When about enough time had passed that I thought we should be due in Estherville, I commenced looking for some land marks. Nothing could have surprised me more that when we pulled in the Moorehead yard which was a half mile from home. The ponies had retraced their trail perfectly.
The next summer, John, my brother, filed a claim of his own which was a few miles east of our place.
I would sometimes go to Wilton, Minnesota, with a team of ponies and bring back store goods for McKay. He had a general store where the roundhouse now stands. I remember on one occasion that Mrs. John Barber wanted me to bring her some tea. It cost $2.50 a pound.
Ordinary boots cost $10.00. But a cow only cost about $12.00. Anything that was made or raised around here was cheap, but other things were exorbitantly high. That was only natural, however, for transportation, which was slow and costly, made the difference in price.
Game was certainly plentiful. I used to sit on the doorstep and bring down ducks and geese. One could not shoot playfully into the air without accidentally killing a dinner's worth. (Perhaps that last statement is a little strong.)
One time I was in the timber looking for likely firewood. I had a wagon and axe, and was jogging along when I spied an extra large tree that had evidently fallen recently. I thought it would do for my purpose. I got out the axe and started working on the log. Presently to my great surprise, some sort of a handsome bird came fluttering out of the foliage. It was a stranger to me. Thinking that it might possible have a nest in the tree, I started investigating. The search revealed a dozen eggs. I took them home, and had one of the hens set on them. In a couple of days, twelve fine wild turkeys went strutting about.
Contributed by: Ruth Hackett.
Funeral services for Walter Lucas, who passed away Monday morning, were held this afternoon at the Baptist church with the Rev. J. A. Riggs officiating. Burial was in the Oak Hill cemetery. [See Emmet County obit page for obituary 1 and obituary 2 of Walter Lucas].
Pallbearers were his six grandsons, James, Mervin, and Edwin Lucas, Charles, Elmer and Allen Burkart.
In connection with the passing of Mr. Lucas we turn back our files to October 13, 1931 on which day he was having a big time helping to make the dedication of Ft. Defiance state park a big affair.
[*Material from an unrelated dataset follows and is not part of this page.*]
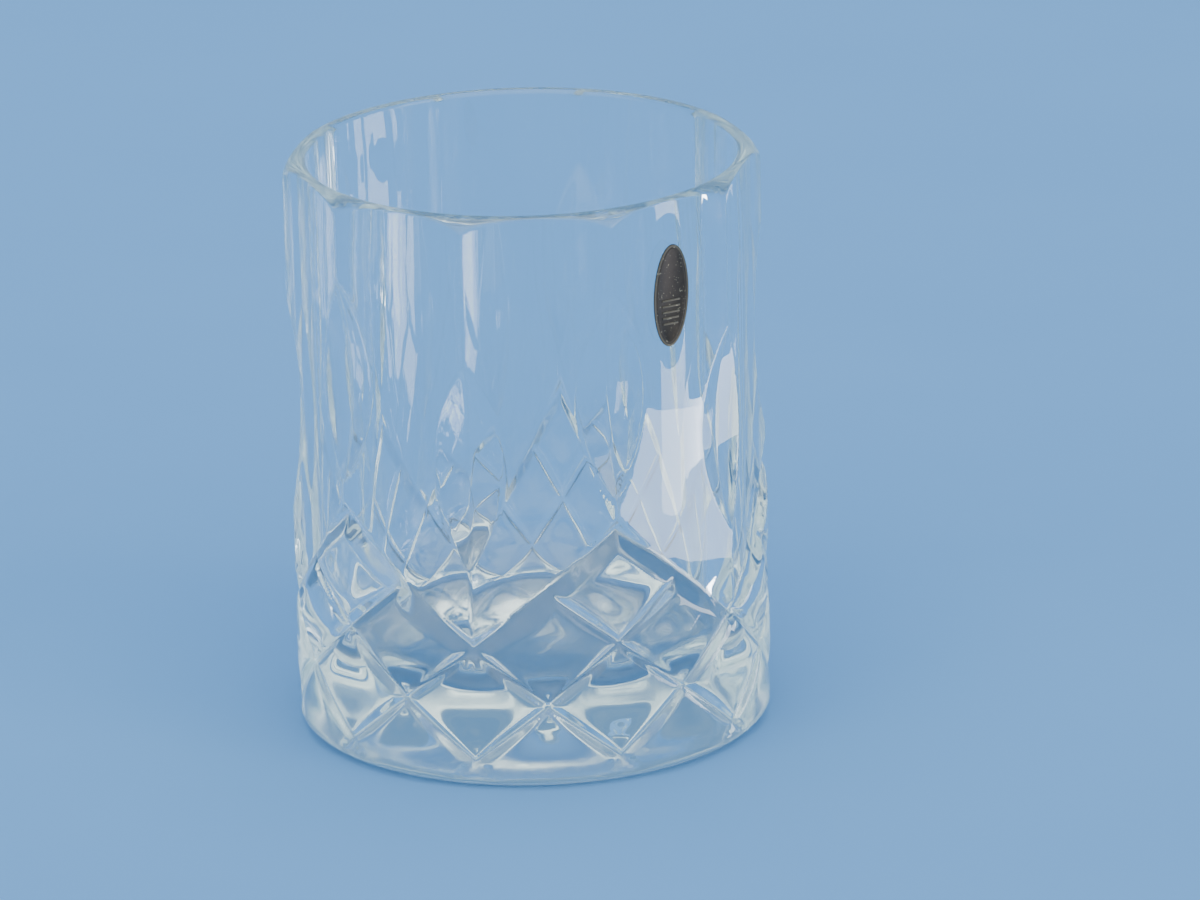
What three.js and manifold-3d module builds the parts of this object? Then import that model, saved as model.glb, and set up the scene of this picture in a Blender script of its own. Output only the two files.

He was the oldest settler in the county and liked to live over the old days. Mr. Lucas had an interesting story to tell about the early settlement of Estherville. He told it in spasms - just as he remembered it - and laughed as he did so; he got a big kick out of remembering his old days. But here's his story:
"We came here in 1862,: May 10th he says. "Father had been held in 1859 looking the land over and had filed claim to land north of town. He had met the Ridleys and the Cloverdales and likes the place. He was anxious to move up here right away but the Indians raided Belmont about this time so we waited to be sure we wouldn't be scalped.
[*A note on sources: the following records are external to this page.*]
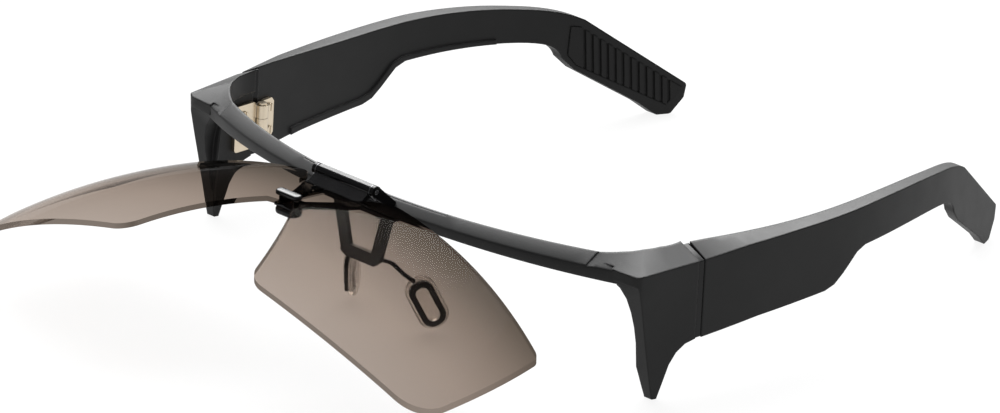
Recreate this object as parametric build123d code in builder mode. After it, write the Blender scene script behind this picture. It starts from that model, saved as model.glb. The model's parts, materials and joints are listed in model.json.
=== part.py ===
from build123d import *
import os
from math import sqrt

# Half-frame eyewear with a flip-up lens carrier, in millimetres, +Z up.
# Every piece is drawn from the frame's front corner line: X to the wearer's left,
# Y backwards from the front corners, Z up from the surface it stands on.
# save() then moves it so that the origin lies under the middle of the whole object.

# ---- driving dimensions -------------------------------------------------------------
MIDDLE_Y = 34.19           # from the front corner line to the middle of the whole length
HALF_WIDTH = 70.8          # front corner to the middle plane
BROW_FRONT_R = 142.0       # plan radius of the brow's front edge
BROW_REAR_R = 131.0        # plan radius of the brow's rear edge
BROW_FRONT_Y = -16.1       # front edge at the middle
BROW_REAR_Y = -12.9        # rear edge at the middle
SEAM_Y = 15.8              # rear face of the end piece
TRIM_THICKNESS = 1.6       # bright strip between the end piece and the temple
TEMPLE_GAP = 0.12          # running gap between the strip and the temple
TEMPLE_END_Y = 142.0       # plan length of the temple slab, cut back by its side outline
HINGE_X = 65.3             # temple hinge axis
END_WALL_X = 66.6          # inner face of the end piece at the seam
SEAM_X = 72.0              # outer face of the end piece at the seam
FLIP_Y = -20.9             # flip hinge axis
FLIP_Z = 36.1
FLIP_REST_TILT = -87.4     # carrier and lenses, turned up from upright
LENS_RADIUS = 130.0        # front surface of both lenses lies on one sphere
LENS_THICKNESS = 1.25
LENS_CENTRE_Z = -24.4      # sphere's centre height, from the flip axis
LENS_FRONT_Y = -1.0        # the sphere's front point, from the flip axis
PIN_R = 0.55               # flip hinge and temple hinge pins
SCREW_R = 0.5              # small screws' shank
SCREW_HEAD_R = 0.95
SCREW_HEAD_H = 0.5
HOLE_PLAY = 0.03           # radial play of a shank in its hole

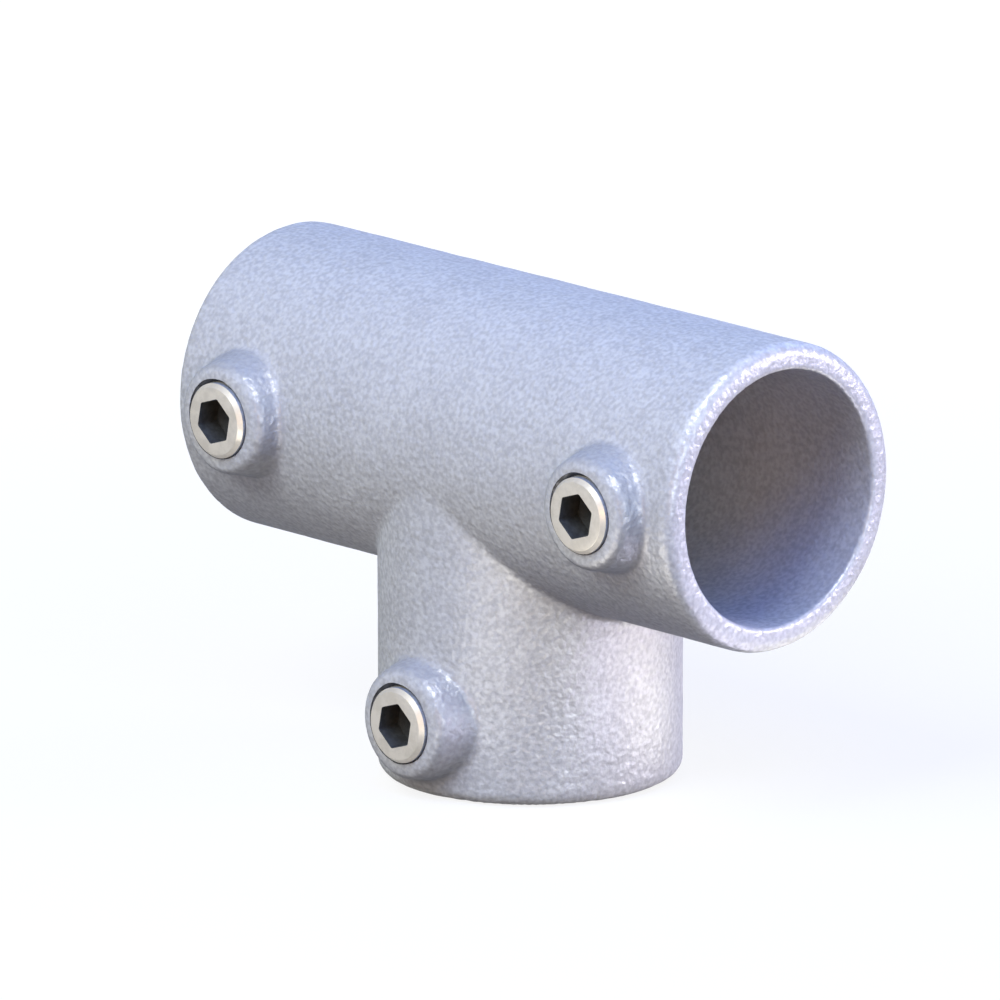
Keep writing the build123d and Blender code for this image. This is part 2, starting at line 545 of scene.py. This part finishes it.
def galvanised_iron(colours):
    """Hot-dipped zinc over cast iron: pale, matt, finely wrinkled, with shade painted darker on
    the boss flanks.
    """
    material, s, metal, place = empty_material("galvanised_iron")
    grain = placed(s, grain_group(), place, Width=1.35 * MM, Wander=0.3, Fine_share=0.3)
    patch = placed(s, mottle_group(), place, Width=8 * MM).outputs["Patch"]
    pits = placed(s, grain_group(), place, Width=0.9 * MM, Wander=0.2, Fine_share=0.35)
    hollow = s.calc("MULTIPLY", pits.outputs["Hollow"], 0.7)
    share = s.calc("ADD", hollow, s.calc("MULTIPLY", patch, 0.14))
    skin = s.mix(share, opaque(colours.zinc), opaque(colours.zinc_deep))
    # Painted shade: the boss flanks mix halfway to a darker zinc, standing for the shade that
    # falls on them.
    shade_mask = s.calc("MULTIPLY", painted_flank_shade(s, place), 0.5)
    darker_tone = opaque(scaled(colours.zinc_deep, 0.75))
    s.feed(metal, "Base Color", s.mix(shade_mask, skin, darker_tone))
    metal.inputs["Metallic"].default_value = 0.20
    metal.inputs["Specular IOR Level"].default_value = 0.0
    s.feed(metal, "Roughness", s.calc("MULTIPLY_ADD", share, 0.10, 0.35))
    wrinkle(s, metal, grain.outputs["Height"], 0.26 * MM, 1.0)
    return material


def bare_iron_and_shade(colours):
    """Threads cut in the casting after the zinc: bare iron, painted near-black as the shade in the
    holes, and oily.
    """
    material, s, metal, place = empty_material("bare_iron_and_shade")
    patch = placed(s, mottle_group(), place, Width=1.5 * MM).outputs["Patch"]
    dark = scaled(colours.bare_iron_and_shade, 0.6)
    s.feed(metal, "Base Color", s.mix(patch, opaque(colours.bare_iron_and_shade), opaque(dark)))
    metal.inputs["Metallic"].default_value = 0.8
    s.feed(metal, "Roughness", s.calc("MULTIPLY_ADD", patch, 0.2, 0.35))
    return material


def plated_steel(colours):
    """Passivated zinc plate on turned steel, with faint tool marks."""
    material, s, metal, place = empty_material("plated_steel")
    patch = placed(s, mottle_group(), place, Width=2.5 * MM).outputs["Patch"]
    darker_tone = scaled(colours.plating, 0.86)
    s.feed(metal, "Base Color", s.mix(patch, opaque(colours.plating), opaque(darker_tone)))
    metal.inputs["Metallic"].default_value = 0.55
    s.feed(metal, "Roughness", s.calc("MULTIPLY_ADD", patch, 0.12, 0.34))
    grain = placed(s, grain_group(), place, Width=0.5 * MM, Wander=0.3, Fine_share=0.6)
    wrinkle(s, metal, grain.outputs["Height"], 0.03 * MM, 0.5)
    return material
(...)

"It took us two weeks and one day to come from Decorah with our three ox teams and two covered wagons. Of course, there were no roads then and we just followed a sort of trail over the prairie - just came west and hoped we were headed right really.
"There weren't many houses here when we came. We built our log shack where the road that runs past George Nichol's house now is. It was a small hut 10 X 15, I guess, with puncheons for floors and shingles called "shakes", three feet long and roughhewn. It wasn't much of a house to live in you can guess.
"Dad was a blacksmith and he got a job with government as blacksmith for the soldiers. He had to work, too, because there were fifteen of us kids in the family.
"Of course I went to school, but they only had it three months in the year so it didn't amount to much. Miss Jenkins was our first teacher. Used to get about $15 a month, I guess, and boarded around the various homes.
"We used to have good times in those days; people were more sociable, maybe. Anyway, I remember those parties we used to have a the "White House" -the old school house where there used to be 150 or 200 couples of us and we had a great time. The railroad spoiled that 'cause it seemed people couldn't get along then. Sometimes there were only three or four couples went to the dances after the railroad came.
"But it wasn't all fun any more than it is now. I remember the famine they had in '67. I know lots of people would have starved that year if they didn't have lots of fish. We lived a week at a time on fish alone, I remember. But there were plenty of fish. I know we could go almost anywhere that there is high land now and catch lots of fish. The place where the Vindicator and Republican now stands was a fishing spot, for instance.
"But even when times were good, the food wasn't anything extra. Hulled corn and wheat was our staples, johnnycake was about as common as bread. There was plenty of milk of course. Sometimes two or three families would make the trip to Sioux City for flour but it was so expensive that we didn't get it very often.
"Indians? There used to be a lot of them around. Quite often there would be a band of two or three hundred camped down by the river and a bunch of them spent the winter over at Mud Lake once. There were Indians in town almost every day. They were friendly critters as a rule, and would do almost anything for tobacco or whiskey. We had very little trouble with them except they'd steal what ever they got their hands on. They'd come in at night, swipe a calf, and go off and eat it. We always blamed them when anything was missing and I guess we were most always right.
"There was no such thing as money except what the soldiers got from the government. We always bought everything and paid for everything and paid for everything in grain. That made it hard when they collected taxes from us, but we almost always got around that by trapping and selling our furs to fur buyers that would come around every so often.
"Mail used to come in about every two weeks, by Indian pony at first. Before long they brought it by stage coach, always from Sioux City. When the railroad was built to Algona, Jim Ridley ran a stage line to there, making a round trip every day. And then of course we got the railroad here.
"I've often been asked if there was any game around here. Yes, there was particularly antelope. I never saw a buffalo here but I did see a small herd of them in Dickinson county once. When we'd ride on the prairies though we'd find bones of buffalo quite fresh, evidently killed by Indians. And lots of men here shot deer, right to close to town too."